**The request:**
Write out all lines holding the word "values".

**Data rows:**
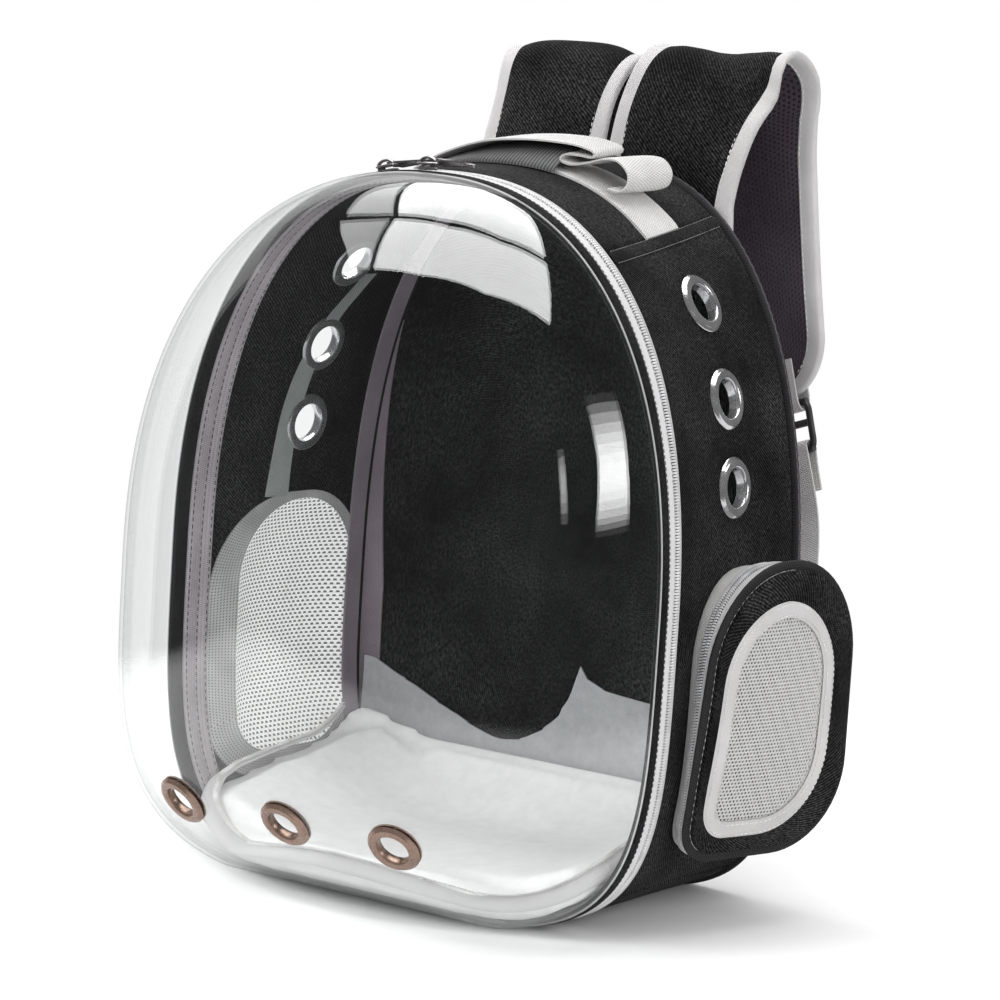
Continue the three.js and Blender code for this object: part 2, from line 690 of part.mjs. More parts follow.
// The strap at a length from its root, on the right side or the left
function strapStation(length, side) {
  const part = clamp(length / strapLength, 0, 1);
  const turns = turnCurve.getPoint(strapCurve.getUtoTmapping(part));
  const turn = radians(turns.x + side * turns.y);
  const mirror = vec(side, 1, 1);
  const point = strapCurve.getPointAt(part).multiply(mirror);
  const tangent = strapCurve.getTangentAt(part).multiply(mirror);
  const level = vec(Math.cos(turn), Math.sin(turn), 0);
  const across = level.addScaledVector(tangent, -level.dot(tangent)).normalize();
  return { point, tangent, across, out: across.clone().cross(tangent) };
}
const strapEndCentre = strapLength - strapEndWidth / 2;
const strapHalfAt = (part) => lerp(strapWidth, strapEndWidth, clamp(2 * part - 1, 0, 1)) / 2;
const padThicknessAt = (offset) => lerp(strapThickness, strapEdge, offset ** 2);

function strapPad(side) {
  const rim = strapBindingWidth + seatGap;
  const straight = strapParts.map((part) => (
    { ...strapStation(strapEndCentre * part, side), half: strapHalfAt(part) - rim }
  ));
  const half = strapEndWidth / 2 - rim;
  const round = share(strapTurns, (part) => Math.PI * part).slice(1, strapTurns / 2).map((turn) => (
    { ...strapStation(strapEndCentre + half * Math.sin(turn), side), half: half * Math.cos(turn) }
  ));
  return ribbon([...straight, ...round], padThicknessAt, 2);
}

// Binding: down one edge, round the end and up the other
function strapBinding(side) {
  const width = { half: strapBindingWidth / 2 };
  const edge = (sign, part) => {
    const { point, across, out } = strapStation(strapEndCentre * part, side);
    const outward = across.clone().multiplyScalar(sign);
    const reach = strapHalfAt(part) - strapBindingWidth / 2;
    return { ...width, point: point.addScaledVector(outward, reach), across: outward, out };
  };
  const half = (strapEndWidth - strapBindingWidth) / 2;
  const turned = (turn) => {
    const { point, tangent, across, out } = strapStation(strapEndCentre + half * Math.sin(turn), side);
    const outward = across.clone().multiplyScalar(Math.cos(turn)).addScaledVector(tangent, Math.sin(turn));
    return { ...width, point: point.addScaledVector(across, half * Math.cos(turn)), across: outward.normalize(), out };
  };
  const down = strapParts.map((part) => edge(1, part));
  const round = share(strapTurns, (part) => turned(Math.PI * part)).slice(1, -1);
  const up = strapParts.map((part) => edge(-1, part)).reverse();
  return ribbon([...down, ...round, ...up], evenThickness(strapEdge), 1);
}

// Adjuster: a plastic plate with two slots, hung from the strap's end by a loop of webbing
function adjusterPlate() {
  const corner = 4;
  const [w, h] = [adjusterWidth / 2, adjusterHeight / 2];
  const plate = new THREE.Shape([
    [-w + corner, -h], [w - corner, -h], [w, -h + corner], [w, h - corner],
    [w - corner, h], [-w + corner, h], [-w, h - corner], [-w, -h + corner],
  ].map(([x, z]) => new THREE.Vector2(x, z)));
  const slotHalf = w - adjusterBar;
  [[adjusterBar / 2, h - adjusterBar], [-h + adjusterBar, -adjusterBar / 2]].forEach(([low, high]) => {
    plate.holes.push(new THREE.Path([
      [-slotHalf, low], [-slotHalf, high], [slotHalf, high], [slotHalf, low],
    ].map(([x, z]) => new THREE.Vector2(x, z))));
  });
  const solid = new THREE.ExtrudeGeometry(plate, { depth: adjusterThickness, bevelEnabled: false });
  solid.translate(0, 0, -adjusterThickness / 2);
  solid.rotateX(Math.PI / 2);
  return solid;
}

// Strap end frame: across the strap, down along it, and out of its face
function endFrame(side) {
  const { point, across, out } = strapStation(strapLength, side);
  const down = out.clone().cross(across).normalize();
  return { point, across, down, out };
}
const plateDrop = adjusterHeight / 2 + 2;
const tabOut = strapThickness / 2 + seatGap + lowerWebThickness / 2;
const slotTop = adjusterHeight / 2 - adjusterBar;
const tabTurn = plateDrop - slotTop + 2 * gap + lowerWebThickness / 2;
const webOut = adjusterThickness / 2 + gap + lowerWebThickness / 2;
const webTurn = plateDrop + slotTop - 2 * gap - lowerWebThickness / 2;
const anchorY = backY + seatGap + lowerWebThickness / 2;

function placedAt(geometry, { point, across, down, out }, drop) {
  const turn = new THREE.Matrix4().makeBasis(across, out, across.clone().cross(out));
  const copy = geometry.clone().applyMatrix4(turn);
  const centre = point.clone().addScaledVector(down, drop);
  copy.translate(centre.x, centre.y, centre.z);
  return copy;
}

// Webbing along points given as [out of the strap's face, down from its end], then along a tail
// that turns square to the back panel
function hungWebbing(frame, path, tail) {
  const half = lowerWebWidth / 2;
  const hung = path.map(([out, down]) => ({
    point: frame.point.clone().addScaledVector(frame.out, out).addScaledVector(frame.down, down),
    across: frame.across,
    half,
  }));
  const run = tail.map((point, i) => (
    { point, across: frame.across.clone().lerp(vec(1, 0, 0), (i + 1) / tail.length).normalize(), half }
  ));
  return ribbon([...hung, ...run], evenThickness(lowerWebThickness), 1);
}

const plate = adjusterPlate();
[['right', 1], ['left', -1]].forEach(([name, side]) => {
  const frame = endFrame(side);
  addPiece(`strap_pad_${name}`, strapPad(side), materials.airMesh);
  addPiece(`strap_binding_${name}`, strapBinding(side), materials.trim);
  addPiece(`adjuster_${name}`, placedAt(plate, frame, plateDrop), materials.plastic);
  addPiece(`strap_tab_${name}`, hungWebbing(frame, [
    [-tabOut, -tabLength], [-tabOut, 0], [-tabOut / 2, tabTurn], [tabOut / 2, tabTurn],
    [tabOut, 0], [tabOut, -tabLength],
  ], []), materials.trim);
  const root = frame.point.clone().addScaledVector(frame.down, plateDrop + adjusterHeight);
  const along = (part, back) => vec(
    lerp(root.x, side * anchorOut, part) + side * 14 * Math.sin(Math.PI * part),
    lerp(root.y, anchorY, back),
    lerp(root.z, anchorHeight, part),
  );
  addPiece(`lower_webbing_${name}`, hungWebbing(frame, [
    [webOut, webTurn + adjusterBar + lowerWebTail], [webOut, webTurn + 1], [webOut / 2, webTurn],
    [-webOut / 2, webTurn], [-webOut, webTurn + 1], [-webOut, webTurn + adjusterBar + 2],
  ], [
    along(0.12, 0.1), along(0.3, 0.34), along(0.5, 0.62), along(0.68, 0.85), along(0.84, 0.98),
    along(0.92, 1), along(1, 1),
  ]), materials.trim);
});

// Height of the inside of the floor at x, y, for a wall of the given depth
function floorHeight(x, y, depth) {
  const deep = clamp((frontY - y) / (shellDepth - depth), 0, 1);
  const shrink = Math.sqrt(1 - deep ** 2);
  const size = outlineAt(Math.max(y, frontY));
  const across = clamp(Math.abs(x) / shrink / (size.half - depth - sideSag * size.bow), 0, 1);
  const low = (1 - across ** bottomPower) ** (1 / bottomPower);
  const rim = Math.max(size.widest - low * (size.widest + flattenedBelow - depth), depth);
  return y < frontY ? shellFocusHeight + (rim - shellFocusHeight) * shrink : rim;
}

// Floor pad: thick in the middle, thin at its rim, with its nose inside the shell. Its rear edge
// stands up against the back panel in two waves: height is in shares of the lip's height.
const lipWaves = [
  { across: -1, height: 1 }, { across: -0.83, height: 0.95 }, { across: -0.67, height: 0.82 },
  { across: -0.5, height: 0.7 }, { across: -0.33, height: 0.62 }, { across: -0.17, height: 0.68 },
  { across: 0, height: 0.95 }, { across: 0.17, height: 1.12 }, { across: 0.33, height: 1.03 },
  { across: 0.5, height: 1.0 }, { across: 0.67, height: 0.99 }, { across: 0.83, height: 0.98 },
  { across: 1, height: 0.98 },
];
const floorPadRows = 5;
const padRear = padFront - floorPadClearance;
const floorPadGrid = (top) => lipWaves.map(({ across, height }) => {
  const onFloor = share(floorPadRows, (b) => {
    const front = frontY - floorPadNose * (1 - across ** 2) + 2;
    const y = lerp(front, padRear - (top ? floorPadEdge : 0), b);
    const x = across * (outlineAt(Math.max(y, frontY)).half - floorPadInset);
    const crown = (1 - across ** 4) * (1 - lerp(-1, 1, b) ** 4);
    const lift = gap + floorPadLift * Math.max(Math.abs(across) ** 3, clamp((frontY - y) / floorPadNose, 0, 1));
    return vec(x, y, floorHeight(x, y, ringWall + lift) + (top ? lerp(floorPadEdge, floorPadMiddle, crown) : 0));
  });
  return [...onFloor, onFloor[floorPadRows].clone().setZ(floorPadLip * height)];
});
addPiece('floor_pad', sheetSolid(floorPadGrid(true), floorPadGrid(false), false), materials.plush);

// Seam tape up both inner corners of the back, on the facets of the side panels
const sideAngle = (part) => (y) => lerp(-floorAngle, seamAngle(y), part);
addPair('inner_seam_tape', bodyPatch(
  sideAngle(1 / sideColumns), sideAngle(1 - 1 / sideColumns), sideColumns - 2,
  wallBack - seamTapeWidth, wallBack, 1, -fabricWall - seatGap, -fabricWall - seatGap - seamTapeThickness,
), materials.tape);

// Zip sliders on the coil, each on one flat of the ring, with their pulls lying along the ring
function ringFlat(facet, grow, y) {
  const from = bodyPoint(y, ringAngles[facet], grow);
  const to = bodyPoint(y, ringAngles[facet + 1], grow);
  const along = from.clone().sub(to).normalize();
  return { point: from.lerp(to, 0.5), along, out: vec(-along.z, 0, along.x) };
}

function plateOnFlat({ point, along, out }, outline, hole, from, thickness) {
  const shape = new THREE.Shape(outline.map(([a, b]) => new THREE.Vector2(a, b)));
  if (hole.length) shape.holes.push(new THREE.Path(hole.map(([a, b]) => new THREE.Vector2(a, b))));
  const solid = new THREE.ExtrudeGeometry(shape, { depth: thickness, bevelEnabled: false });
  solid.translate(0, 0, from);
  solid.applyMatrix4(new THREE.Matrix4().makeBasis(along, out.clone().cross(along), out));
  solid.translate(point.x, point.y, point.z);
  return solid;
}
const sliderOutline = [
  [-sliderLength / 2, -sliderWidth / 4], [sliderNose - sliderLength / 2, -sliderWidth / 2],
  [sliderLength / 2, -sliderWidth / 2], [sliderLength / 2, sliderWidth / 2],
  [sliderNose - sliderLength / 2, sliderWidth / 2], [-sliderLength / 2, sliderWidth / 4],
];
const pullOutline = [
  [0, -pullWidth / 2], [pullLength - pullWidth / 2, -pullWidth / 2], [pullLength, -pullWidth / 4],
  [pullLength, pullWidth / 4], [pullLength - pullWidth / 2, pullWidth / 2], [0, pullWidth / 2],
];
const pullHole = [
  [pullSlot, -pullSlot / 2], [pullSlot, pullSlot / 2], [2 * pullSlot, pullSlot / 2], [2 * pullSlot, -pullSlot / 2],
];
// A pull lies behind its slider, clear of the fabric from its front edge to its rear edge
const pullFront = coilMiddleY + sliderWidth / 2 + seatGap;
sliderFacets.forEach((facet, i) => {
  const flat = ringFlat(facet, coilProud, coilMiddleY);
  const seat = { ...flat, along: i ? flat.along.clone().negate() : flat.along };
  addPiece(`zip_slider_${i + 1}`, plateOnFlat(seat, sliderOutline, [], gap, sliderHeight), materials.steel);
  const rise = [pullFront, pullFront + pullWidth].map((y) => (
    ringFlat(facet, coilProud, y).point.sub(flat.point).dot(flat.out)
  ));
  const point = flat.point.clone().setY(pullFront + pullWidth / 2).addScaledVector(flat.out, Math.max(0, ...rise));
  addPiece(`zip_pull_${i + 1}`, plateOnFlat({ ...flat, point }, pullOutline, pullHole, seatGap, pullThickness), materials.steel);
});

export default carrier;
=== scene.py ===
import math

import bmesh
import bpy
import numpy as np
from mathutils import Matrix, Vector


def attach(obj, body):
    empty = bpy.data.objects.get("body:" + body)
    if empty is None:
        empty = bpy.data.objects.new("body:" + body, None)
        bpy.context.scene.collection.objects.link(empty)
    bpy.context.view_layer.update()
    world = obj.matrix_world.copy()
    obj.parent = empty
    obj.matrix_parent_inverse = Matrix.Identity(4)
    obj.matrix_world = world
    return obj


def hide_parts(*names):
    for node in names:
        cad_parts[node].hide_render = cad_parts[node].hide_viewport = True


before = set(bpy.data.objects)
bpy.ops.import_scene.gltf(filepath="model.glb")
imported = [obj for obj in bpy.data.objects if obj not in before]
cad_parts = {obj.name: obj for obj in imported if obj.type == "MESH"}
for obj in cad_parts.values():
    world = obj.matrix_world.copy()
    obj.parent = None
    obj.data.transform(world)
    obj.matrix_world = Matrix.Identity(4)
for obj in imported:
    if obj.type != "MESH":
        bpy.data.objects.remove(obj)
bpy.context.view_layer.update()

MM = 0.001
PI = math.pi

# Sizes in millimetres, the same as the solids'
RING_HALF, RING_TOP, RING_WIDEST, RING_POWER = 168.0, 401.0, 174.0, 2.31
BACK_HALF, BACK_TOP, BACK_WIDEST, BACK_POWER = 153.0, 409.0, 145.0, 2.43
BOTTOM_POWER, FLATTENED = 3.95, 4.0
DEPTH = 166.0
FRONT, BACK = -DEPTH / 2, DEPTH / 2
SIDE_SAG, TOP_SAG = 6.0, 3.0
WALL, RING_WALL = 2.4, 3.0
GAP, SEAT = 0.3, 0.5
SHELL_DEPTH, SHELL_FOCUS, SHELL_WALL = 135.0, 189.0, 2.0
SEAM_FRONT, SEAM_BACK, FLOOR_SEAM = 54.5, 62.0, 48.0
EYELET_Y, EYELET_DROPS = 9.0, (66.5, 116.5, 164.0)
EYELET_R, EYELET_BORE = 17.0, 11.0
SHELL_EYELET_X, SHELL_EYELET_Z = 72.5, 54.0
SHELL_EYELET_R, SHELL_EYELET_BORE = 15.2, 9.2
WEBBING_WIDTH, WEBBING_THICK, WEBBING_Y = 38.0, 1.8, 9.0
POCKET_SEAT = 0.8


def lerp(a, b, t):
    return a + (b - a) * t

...

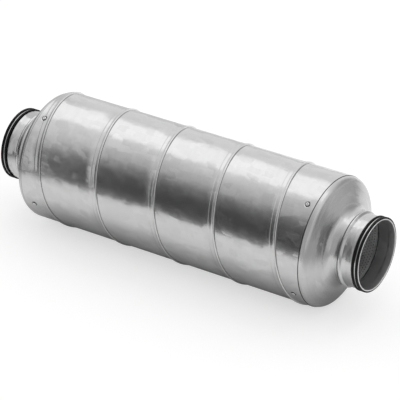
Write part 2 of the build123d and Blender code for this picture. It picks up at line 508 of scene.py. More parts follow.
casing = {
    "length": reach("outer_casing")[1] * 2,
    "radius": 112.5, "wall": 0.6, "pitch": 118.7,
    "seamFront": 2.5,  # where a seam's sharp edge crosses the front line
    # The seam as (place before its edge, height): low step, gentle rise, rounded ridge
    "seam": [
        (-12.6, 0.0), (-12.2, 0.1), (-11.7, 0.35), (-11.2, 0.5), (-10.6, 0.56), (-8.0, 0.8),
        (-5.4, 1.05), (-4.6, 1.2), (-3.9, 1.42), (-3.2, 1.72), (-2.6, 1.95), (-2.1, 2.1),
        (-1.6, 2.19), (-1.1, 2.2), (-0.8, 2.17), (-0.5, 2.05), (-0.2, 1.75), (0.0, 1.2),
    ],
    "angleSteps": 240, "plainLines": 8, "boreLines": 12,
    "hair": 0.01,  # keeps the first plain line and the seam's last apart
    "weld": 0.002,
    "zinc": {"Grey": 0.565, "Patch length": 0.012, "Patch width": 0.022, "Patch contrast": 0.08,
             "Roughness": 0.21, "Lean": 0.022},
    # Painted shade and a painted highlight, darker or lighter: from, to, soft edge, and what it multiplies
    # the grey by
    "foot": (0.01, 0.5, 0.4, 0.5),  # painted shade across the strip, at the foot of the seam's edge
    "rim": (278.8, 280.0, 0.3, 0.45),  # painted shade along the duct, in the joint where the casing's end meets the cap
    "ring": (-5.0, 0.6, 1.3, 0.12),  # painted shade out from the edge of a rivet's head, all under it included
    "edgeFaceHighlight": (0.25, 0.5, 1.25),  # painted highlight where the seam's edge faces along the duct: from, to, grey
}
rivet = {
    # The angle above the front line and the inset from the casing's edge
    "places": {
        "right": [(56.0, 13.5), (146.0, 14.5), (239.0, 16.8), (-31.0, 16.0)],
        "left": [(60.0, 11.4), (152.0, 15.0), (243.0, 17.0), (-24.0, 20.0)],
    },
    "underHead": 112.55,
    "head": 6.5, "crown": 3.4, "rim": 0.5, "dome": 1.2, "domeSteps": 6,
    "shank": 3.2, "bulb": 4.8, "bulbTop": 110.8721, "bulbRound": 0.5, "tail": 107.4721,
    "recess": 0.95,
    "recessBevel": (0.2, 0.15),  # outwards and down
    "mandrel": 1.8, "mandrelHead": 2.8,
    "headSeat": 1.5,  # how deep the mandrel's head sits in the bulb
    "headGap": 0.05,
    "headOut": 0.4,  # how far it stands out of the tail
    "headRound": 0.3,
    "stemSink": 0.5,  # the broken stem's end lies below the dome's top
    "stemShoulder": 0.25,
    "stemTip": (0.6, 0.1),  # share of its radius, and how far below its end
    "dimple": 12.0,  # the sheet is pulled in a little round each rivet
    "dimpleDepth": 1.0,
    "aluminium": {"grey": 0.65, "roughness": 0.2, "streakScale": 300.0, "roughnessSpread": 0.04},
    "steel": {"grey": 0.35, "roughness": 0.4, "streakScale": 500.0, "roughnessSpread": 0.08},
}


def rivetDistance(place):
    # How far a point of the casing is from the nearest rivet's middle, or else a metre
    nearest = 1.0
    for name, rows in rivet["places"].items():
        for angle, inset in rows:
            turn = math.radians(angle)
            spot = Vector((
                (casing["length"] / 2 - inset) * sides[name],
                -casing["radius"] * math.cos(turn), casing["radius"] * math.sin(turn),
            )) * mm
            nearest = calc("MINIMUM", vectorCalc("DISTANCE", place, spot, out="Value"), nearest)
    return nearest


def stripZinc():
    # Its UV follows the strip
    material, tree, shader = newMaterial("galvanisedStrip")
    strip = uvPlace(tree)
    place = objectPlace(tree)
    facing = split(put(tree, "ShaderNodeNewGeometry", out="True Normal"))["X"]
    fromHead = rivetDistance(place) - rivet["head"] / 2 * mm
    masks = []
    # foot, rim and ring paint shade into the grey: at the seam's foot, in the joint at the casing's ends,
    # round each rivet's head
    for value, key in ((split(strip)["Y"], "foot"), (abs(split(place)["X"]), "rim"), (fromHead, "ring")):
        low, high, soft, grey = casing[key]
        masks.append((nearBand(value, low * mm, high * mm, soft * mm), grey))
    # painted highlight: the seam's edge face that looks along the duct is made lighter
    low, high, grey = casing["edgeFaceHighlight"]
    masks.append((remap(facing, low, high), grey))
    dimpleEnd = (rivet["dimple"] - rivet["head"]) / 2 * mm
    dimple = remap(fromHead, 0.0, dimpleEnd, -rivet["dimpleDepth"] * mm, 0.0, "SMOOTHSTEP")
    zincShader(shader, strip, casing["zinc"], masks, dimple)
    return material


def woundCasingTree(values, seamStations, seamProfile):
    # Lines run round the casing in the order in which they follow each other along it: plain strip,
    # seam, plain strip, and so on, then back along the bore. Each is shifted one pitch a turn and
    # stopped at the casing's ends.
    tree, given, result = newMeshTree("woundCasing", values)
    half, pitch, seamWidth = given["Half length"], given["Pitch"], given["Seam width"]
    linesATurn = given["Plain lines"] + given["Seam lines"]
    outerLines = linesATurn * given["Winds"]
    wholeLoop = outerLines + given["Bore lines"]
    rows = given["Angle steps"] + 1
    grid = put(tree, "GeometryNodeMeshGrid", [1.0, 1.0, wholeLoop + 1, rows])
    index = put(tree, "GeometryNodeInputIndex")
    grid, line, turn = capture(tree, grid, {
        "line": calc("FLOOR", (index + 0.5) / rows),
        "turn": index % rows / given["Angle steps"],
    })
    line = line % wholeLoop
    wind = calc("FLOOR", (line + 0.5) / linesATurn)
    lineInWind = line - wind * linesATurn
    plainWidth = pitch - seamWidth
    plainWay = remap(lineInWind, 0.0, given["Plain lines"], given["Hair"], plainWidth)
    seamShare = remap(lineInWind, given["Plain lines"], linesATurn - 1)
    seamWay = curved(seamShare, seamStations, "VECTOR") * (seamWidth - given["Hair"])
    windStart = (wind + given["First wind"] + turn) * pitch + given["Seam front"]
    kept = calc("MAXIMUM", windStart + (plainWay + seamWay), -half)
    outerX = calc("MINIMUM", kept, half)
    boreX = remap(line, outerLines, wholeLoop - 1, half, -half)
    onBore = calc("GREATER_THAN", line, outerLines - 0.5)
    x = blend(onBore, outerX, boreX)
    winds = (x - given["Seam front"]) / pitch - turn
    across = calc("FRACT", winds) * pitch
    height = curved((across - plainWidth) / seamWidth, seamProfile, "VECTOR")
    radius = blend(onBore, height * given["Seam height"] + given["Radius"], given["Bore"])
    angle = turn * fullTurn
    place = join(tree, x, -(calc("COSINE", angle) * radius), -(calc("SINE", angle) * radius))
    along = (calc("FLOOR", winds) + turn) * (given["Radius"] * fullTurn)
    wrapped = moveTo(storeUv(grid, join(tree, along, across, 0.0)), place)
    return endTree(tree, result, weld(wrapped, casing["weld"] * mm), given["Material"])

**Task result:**
for obj in cad_parts.values():
def woundCasingTree(values, seamStations, seamProfile):
    tree, given, result = newMeshTree("woundCasing", values)